Pumpkin Spice Cookies Recipe | Southern Living image

These cookies have both pumpkin spice and actual pumpkin mixed into the dough, making for cookies that are just as moist as they are flavorful. The use of cream of tartar in the cookie dough and the step of rolling the cookie dough in a mixture of sugar and pumpkin spice before baking makes these cookies a riff on a classic snickerdoodle cookie. The base of the dough is made out of butter, granulated sugar, and brown sugar, giving the cookies a rich buttery flavor. But the added moisture from the pumpkin alters the texture of the interior of the cookie, transforming the typical airy crumb into something soft and velvety.
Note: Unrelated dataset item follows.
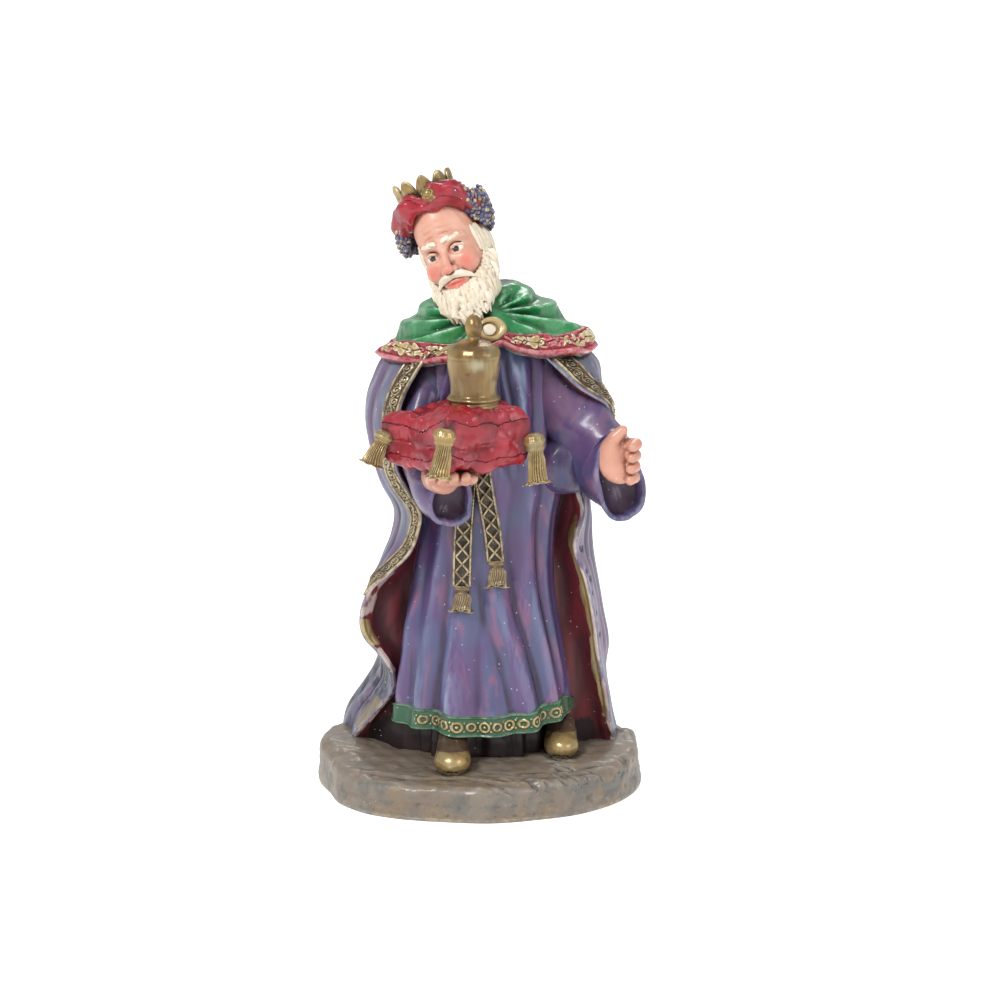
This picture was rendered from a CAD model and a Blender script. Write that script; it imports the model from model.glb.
"""Nativity wise man figurine: the painted resin casting, sculpted finely over its CAD solid."""

import math

import bpy
import numpy as np
from mathutils import Matrix, Vector


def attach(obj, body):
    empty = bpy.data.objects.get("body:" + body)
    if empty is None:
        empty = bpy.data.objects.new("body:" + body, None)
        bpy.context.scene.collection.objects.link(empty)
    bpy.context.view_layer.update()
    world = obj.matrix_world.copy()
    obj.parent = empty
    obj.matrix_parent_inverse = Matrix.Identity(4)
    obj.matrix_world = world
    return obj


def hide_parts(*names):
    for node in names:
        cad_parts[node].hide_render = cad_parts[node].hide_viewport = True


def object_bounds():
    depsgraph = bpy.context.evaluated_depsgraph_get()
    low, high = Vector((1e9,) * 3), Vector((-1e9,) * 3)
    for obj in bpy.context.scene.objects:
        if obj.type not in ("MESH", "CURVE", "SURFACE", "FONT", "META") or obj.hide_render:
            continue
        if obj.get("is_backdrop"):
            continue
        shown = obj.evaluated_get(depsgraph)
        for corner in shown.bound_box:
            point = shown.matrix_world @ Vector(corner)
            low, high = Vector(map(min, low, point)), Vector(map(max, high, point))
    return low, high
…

Because of the butter content, these cookies keep well for a few days, and if you're feeling extra decadent, these cookies could easily benefit from a thin layer of cream cheese frosting. So whether it's fall or a time when you're simply missing the season, make these cookies to enjoy some of the best flavors of the year! 

Provided by Micah A Leal

Total Time 45 minutes

Yield 28 cookies

Number Of Ingredients 10

2 3/4 cups all-purpose flour
2 teaspoons cream of tartar
1 teaspoon baking soda
3/4 teaspoon kosher salt
2 1/2 teaspoons pumpkin spice, divided
1 cup butter, room temperature
1 1/3 cup granulated sugar, divided
1/2 cup brown sugar
2 large eggs
1/2 cup pure pumpkin

Steps:

  • Preheat oven to 350°F. Line 2 baking sheets with parchment paper; set aside. In a bowl, stir together all-purpose flour, cream of tartar, baking soda, salt, and 2 teaspoons pumpkin spice. Set aside.
  • In a mixer, cream together butter, 1 cup sugar, and brown sugar until light and fluffy, about 4 minutes. Add eggs, one at a time, waiting for the first to fully incorporate before adding the next. Beat on medium-high for 4 minutes. Add pumpkin and mix on low until incorporated, then beat on medium until the pumpkin is no longer separated from butter-sugar mixture, about 3 minutes. Add dry ingredients and mix on low until just combined.
  • In a small bowl, mix together remaining 1/3 cup sugar and 1/2 tsp. pumpkin spice. Scoop out a 2 Tablespoon-sized portion of cookie dough and roll into a ball. Roll ball in spiced sugar mixture to coat. Transfer to prepared baking sheet. Repeat with remaining dough, leaving 2 inches between each cookie dough ball. Bake for 13 to 15 minutes, rotating halfway through, until edges are lightly browned and cookie tops are dry to the touch. Transfer to cool on wire rack.